WRITTEN REQUEST: Repeat exactly what appears from the opening line of the listing to the line with "floor is level.", inclusive.

PROVIDED DATA:
------------------------

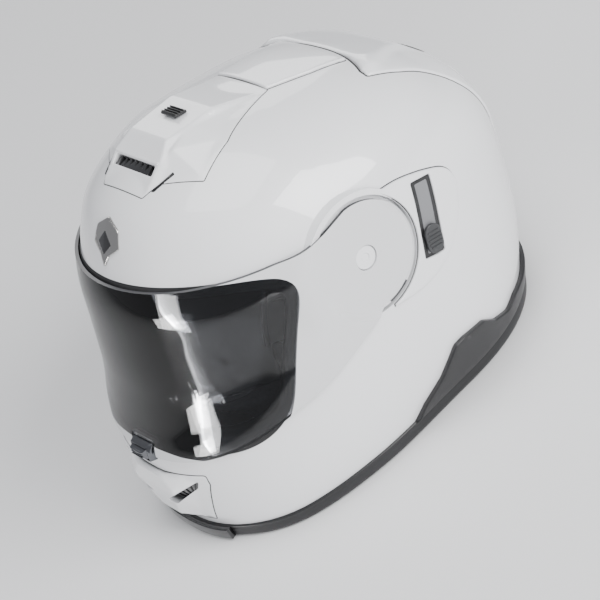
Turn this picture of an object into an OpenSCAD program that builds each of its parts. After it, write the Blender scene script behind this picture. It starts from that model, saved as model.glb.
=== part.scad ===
// Full-face motorcycle helmet. X is sideways with the rider's left at +X, the face looks along -Y.
// Every outline below is given in a side view as [forward, up], measured from the visor pivot.
// The head frame, where the shell is drawn, leans forward over the standing frame, whose floor is level.

/* [Shell] */
// Width of the painted shell
shell_width = 244; // [205:1:290]
// Length of the painted shell
shell_length = 314; // [262:1:377]
// Height of the painted shell from its rim to the crown
shell_height = 262; // [219:1:314]
// Thickness of the painted shell
shell_wall = 4; // [3:0.5:6]
// Height of the rubber edge trim under the rim
trim_height = 10; // [8:0.5:14]
// How far the rubber edge trim stands out of the shell
trim_proud = 1.8; // [1.2:0.1:2.5]

/* [Eyeport] */
// Upper edge of the eyeport, in degrees above the visor pivot
eyeport_top = 8; // [4:0.5:9]
// Lower edge of the eyeport, in degrees below the visor pivot
eyeport_bottom = 35; // [30:0.5:36]
// Half width of the eyeport, in degrees to each side
eyeport_side = 60; // [54:0.5:62]
// Width of the eyeport gasket, in degrees
gasket_width = 2.2; // [1.6:0.1:3]
// How far the gasket lip stands out of the shell
gasket_proud = 0.5; // [0.3:0.1:0.6]

/* [Visor] */
// Thickness of the visor
visor_wall = 2.4; // [1.8:0.1:3]
// Gap between the visor and the shell
visor_gap = 1.6; // [1.4:0.1:2.2]
// Radius of the round ends that turn on the pivots
hub_radius = 38; // [34:0.5:39]
// Thickness of the base plate in each shell recess
base_plate_wall = 2; // [1.6:0.1:2.5]
// Diameter of the pivot boss on the base plate
pivot_diameter = 16; // [12:0.5:20]
// Travel of the visor lock button
latch_travel = 3; // [2:0.5:3.5]

/* [Sun visor] */
// Thickness of the sun visor lens
sun_wall = 2; // [1.6:0.1:2.4]
// Diameter of the sun visor pivot pins
sun_pin_diameter = 6; // [5:0.5:8]
// Travel of the sun visor slider
slider_travel = 29; // [24:1:32]

/* [Padding] */
// Thickness of the impact foam
foam_wall = 29; // [24:1:32]
// Thickness of the comfort pads
pad_wall = 9; // [6:1:11]

/* [Strap] */
// Width of the chin strap
strap_width = 24; // [20:1:27]
// Thickness of the chin strap
strap_wall = 2.5; // [2:0.1:3]

/* [Hidden] */

$fn = 48;
slim = 0.05;                       // seating gap between two fixed pieces
fit = 0.4;                         // running gap between two pieces that move
half_width = shell_width / 2;
ky = shell_length / 314;           // stretch of every outline along the length
kz = shell_height / 262;           // stretch of every outline along the height
lean = 14;                         // turn of the head frame over the standing frame
rim = -134.4 * kz;                 // level of the shell's rim in the standing frame
floor_level = rim - trim_height;   // the surface that the helmet stands on
// The surface grid: lines around the pivot axis, and rings measured from +X
fine_grid = [for (a = [0:7.2:359]) a];
fine_rings = [for (a = [18:9:162]) a];
coarse_grid = [for (a = [0:9:359]) a];
coarse_rings = [for (a = [18:12:162]) a];
near_rings = [17.6, 18.5, 22, 27, 34, 42, 50, 58, 66, 74, 82];
visor_grid = [for (a = [2:7.5:360]) a];   // between the corners of the round ends
visor_rings = concat(near_rings, [90], [for (i = [10:-1:0]) 180 - near_rings[i]]);

// The side outline of the shell
outline_points = [
    [36, -205], [98, -198], [121, -172], [131, -148], [136.5, -128], [136, -108], [131, -84],
    [128, -60], [126.5, -28], [124.5, 4], [117, 31], [102, 59], [69, 82], [35, 94], [0, 96],
    [-35, 95], [-77, 91], [-128, 73], [-169, 30], [-176, -31], [-165, -96], [-133, -158],
    [-50, -184],
];
// How square the cross sections are, by angle around the pivot
squareness = [
    [-85, 2.9], [-60, 2.45], [-30, 2.15], [0, 2.05], [45, 2.05], [90, 2.25], [135, 2.5],
    [180, 2.5], [215, 2.8], [245, 3.1],
];
function turn(a) = a < -90 ? a + 360 : a;
outline_knots = [
    for (p = outline_points) [turn(atan2(p[1] * kz, p[0] * ky)), norm([p[0] * ky, p[1] * kz])]
];

// A smooth closed curve through knots of [angle, value]
function knot(t, i) =
    let (n = len(t), k = floor(i / n)) [t[i - k * n][0] + 360 * k, t[i - k * n][1]];
function slope(t, i) =
    let (a = knot(t, i - 1), b = knot(t, i + 1)) (b[1] - a[1]) / (b[0] - a[0]);
function lap(t, a) = a < t[0][0] ? lap(t, a + 360) : a >= t[0][0] + 360 ? lap(t, a - 360) : a;
function span(t, a) = len([for (k = t) if (k[0] <= a) 1]) - 1;
function smooth(t, angle) =
    let (a = lap(t, angle), i = span(t, a), p = knot(t, i), q = knot(t, i + 1),
         h = q[0] - p[0], s = (a - p[0]) / h)
    p[1] * (2 * s * s * s - 3 * s * s + 1) + q[1] * (3 * s * s - 2 * s * s * s)
    + h * slope(t, i) * (s * s * s - 2 * s * s + s) + h * slope(t, i + 1) * (s * s * s - s * s);
function reach(angle) = smooth(outline_knots, angle);
function power(angle) = smooth(squareness, angle);

// A point of the shell's surface, inset by a distance, in a direction: off is measured from +X
function surface_point(angle, off, inset, r, n) =
    let (c = cos(off), s = sin(off),
         d = pow(pow(abs(c) / (half_width - inset), n) + pow(s / (r - inset), n), -1 / n))
    [d * c, -d * s * cos(angle), d * s * sin(angle)];
// Sideways place of the surface over a side view point
function surface_x(forward, up, inset) =
    let (a = atan2(up, forward), n = power(a), w = half_width - inset,
         s = norm([forward, up]) / (reach(a) - inset))
    w * pow(max(0, 1 - pow(s, n)), 1 / n);
// Distance from the middle line where a level line of the surface lies, by halving
function inside(x, y, z, inset) =
    let (a = atan2(z, -y), n = power(a))
    pow(abs(x) / (half_width - inset), n) + pow(norm([y, z]) / (reach(a) - inset), n) < 1;
// A standing frame point in the head frame
function leaned(x, y, z) =
    [x, y * cos(lean) - z * sin(lean), y * sin(lean) + z * cos(lean)];
function level_reach(dx, dy, z, inset, low, high, n) =
    n == 0 ? (low + high) / 2
    : let (m = (low + high) / 2, p = leaned(dx * m, rim_middle + dy * m, z))
      inside(p[0], p[1], p[2], inset) ? level_reach(dx, dy, z, inset, m, high, n - 1)
      : level_reach(dx, dy, z, inset, low, m, n - 1);
rim_middle = -11 * ky;
function level_outline(z, inset) = [
    for (a = [0:5:355])
        let (d = level_reach(cos(a), sin(a), z, inset, 0, 300 * ky, 16))
        [d * cos(a), rim_middle + d * sin(a)]
];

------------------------

TASK RESPONSE:
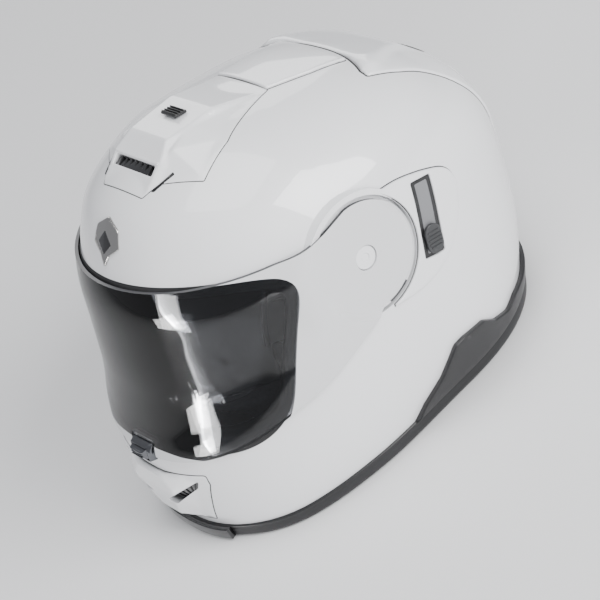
Turn this picture of an object into an OpenSCAD program that builds each of its parts. After it, write the Blender scene script behind this picture. It starts from that model, saved as model.glb.
=== part.scad ===
// Full-face motorcycle helmet. X is sideways with the rider's left at +X, the face looks along -Y.
// Every outline below is given in a side view as [forward, up], measured from the visor pivot.
// The head frame, where the shell is drawn, leans forward over the standing frame, whose floor is level.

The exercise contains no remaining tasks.